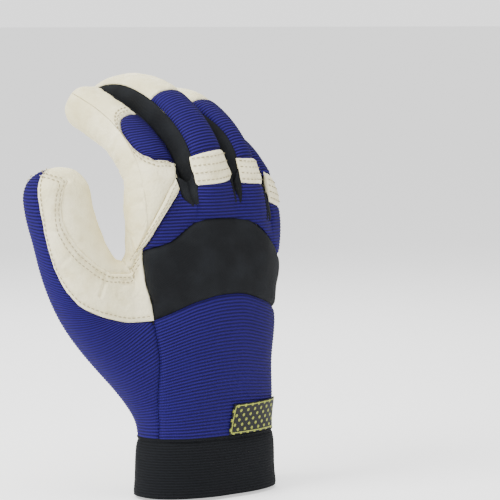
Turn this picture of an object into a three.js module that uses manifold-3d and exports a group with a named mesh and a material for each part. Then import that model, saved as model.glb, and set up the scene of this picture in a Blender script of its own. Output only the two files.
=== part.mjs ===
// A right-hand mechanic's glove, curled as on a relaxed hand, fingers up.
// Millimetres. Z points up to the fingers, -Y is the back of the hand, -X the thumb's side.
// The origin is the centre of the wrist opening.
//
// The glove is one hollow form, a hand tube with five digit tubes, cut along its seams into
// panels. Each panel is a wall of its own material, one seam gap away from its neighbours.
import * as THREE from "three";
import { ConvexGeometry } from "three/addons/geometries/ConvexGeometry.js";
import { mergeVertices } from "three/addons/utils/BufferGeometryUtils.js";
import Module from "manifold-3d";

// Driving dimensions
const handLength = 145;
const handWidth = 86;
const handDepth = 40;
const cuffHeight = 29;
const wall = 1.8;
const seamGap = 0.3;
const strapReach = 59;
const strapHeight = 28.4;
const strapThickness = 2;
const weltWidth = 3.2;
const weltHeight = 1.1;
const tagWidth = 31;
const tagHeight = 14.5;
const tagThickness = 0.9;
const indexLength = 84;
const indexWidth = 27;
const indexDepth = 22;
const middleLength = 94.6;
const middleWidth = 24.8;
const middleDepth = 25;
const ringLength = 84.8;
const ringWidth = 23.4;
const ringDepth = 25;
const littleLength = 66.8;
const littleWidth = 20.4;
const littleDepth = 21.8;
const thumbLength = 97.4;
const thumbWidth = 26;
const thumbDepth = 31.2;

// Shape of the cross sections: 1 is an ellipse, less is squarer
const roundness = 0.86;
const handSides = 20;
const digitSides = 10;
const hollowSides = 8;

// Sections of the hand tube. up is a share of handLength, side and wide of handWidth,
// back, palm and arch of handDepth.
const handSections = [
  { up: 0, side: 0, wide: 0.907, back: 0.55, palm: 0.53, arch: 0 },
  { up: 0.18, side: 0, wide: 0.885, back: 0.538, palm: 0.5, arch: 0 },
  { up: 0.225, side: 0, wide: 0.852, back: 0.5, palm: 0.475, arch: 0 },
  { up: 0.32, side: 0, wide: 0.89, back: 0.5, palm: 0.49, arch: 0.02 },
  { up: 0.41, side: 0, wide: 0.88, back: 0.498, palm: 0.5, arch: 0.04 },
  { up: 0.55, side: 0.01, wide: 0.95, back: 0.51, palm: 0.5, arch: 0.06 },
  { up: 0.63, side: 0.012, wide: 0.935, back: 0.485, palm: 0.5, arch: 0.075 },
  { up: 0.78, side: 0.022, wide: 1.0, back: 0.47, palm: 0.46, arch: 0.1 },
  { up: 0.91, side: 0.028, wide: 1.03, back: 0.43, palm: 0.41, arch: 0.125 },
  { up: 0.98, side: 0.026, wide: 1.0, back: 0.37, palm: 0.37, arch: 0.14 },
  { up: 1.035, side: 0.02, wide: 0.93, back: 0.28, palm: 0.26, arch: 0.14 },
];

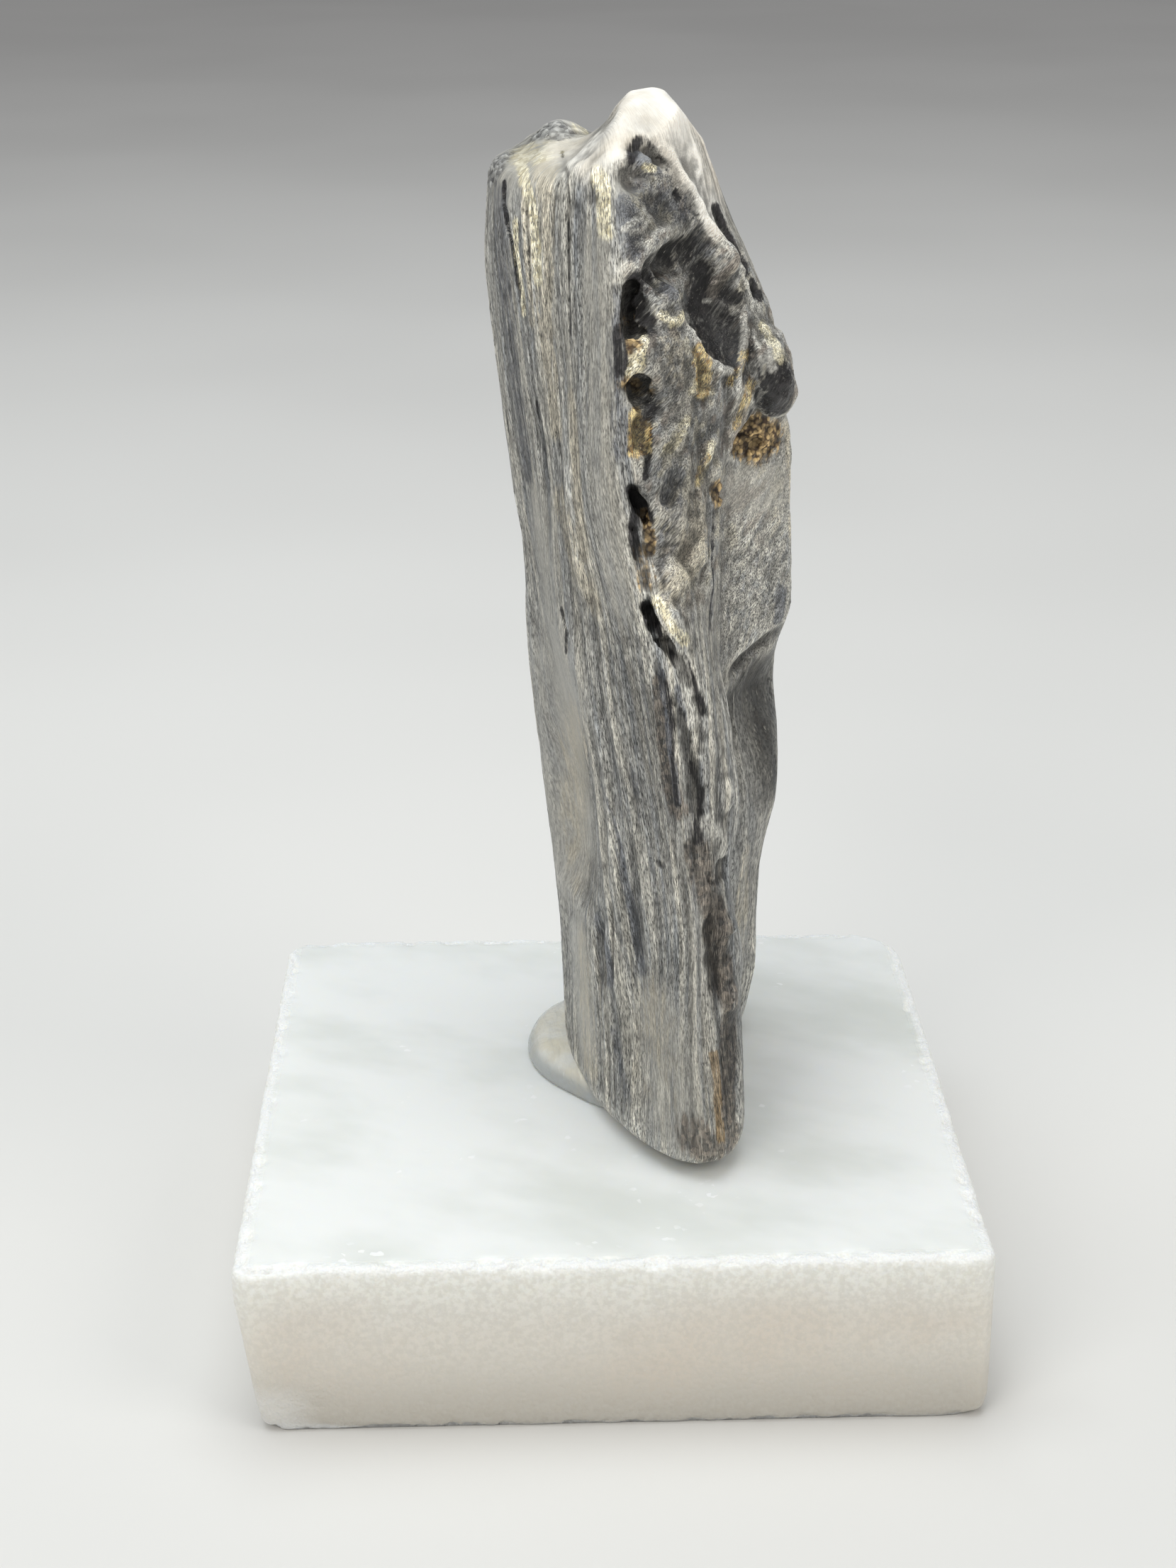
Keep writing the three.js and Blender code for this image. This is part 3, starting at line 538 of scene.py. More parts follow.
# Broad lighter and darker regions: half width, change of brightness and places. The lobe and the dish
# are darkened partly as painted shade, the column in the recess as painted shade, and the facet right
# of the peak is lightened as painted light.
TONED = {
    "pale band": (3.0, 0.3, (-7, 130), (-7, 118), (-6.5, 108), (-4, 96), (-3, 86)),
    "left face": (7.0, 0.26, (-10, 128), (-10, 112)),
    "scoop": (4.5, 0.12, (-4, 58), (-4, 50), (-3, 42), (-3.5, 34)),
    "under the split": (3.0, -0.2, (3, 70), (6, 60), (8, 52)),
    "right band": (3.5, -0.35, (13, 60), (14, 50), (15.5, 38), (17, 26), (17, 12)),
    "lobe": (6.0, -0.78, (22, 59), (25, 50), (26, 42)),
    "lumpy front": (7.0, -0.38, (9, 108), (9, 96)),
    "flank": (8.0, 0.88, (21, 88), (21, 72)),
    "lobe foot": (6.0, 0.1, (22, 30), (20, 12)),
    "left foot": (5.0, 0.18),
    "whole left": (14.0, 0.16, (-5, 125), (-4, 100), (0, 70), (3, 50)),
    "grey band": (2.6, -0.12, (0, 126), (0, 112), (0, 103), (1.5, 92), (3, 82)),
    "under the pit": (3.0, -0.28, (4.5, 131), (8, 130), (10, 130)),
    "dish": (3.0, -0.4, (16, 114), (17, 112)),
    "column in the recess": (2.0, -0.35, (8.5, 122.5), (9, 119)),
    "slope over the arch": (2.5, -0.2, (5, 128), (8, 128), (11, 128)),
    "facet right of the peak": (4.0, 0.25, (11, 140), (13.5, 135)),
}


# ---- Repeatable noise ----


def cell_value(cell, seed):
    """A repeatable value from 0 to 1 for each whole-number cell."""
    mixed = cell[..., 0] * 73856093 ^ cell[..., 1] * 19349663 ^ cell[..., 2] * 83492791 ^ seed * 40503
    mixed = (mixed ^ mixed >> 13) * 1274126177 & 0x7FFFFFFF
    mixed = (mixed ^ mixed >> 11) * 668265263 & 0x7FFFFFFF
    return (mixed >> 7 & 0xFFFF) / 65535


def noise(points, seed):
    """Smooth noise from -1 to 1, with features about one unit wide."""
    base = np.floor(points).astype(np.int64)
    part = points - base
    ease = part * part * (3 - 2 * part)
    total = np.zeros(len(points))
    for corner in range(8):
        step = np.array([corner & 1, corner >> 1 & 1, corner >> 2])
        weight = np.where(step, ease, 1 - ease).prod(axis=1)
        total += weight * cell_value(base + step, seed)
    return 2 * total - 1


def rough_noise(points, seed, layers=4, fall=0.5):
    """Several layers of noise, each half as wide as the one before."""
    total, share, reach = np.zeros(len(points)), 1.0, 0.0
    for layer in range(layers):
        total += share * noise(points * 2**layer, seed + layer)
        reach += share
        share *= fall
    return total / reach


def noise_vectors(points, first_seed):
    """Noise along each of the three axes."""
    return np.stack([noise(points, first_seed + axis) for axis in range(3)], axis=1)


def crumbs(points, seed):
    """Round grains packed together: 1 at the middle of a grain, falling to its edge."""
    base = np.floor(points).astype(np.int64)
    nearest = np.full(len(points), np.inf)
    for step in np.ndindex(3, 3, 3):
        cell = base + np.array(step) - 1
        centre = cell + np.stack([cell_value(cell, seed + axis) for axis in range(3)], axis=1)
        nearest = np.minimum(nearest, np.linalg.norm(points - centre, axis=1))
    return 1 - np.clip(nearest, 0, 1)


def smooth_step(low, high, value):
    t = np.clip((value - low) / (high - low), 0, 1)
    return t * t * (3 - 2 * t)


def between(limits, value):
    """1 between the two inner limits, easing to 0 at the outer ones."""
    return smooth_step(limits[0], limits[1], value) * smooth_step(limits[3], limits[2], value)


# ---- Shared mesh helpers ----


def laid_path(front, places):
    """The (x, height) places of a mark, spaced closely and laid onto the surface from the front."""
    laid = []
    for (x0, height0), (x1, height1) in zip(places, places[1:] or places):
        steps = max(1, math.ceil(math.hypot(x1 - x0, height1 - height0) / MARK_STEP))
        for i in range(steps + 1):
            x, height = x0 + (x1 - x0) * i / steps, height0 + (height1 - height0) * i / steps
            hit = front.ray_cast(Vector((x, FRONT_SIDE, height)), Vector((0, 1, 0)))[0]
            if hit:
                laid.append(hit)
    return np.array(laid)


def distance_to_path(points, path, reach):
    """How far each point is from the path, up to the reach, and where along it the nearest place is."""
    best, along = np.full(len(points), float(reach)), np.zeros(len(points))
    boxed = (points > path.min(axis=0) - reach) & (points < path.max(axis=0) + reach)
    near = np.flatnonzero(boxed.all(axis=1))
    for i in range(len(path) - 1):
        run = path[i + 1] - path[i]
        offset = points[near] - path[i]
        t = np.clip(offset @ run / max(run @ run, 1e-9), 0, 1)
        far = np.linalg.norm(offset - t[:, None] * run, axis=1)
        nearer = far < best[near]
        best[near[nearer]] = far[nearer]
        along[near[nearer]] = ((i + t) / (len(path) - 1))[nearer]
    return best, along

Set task
Look through the material above and print exactly the lines from the one containing "Keep writing the" to the one containing "# ---- Repeatable", both included, and nothing more.

Finished exercise
Keep writing the three.js and Blender code for this image. This is part 3, starting at line 538 of scene.py. More parts follow.
# Broad lighter and darker regions: half width, change of brightness and places. The lobe and the dish
# are darkened partly as painted shade, the column in the recess as painted shade, and the facet right
# of the peak is lightened as painted light.
TONED = {
    "pale band": (3.0, 0.3, (-7, 130), (-7, 118), (-6.5, 108), (-4, 96), (-3, 86)),
    "left face": (7.0, 0.26, (-10, 128), (-10, 112)),
    "scoop": (4.5, 0.12, (-4, 58), (-4, 50), (-3, 42), (-3.5, 34)),
    "under the split": (3.0, -0.2, (3, 70), (6, 60), (8, 52)),
    "right band": (3.5, -0.35, (13, 60), (14, 50), (15.5, 38), (17, 26), (17, 12)),
    "lobe": (6.0, -0.78, (22, 59), (25, 50), (26, 42)),
    "lumpy front": (7.0, -0.38, (9, 108), (9, 96)),
    "flank": (8.0, 0.88, (21, 88), (21, 72)),
    "lobe foot": (6.0, 0.1, (22, 30), (20, 12)),
    "left foot": (5.0, 0.18),
    "whole left": (14.0, 0.16, (-5, 125), (-4, 100), (0, 70), (3, 50)),
    "grey band": (2.6, -0.12, (0, 126), (0, 112), (0, 103), (1.5, 92), (3, 82)),
    "under the pit": (3.0, -0.28, (4.5, 131), (8, 130), (10, 130)),
    "dish": (3.0, -0.4, (16, 114), (17, 112)),
    "column in the recess": (2.0, -0.35, (8.5, 122.5), (9, 119)),
    "slope over the arch": (2.5, -0.2, (5, 128), (8, 128), (11, 128)),
    "facet right of the peak": (4.0, 0.25, (11, 140), (13.5, 135)),
}


# ---- Repeatable noise ----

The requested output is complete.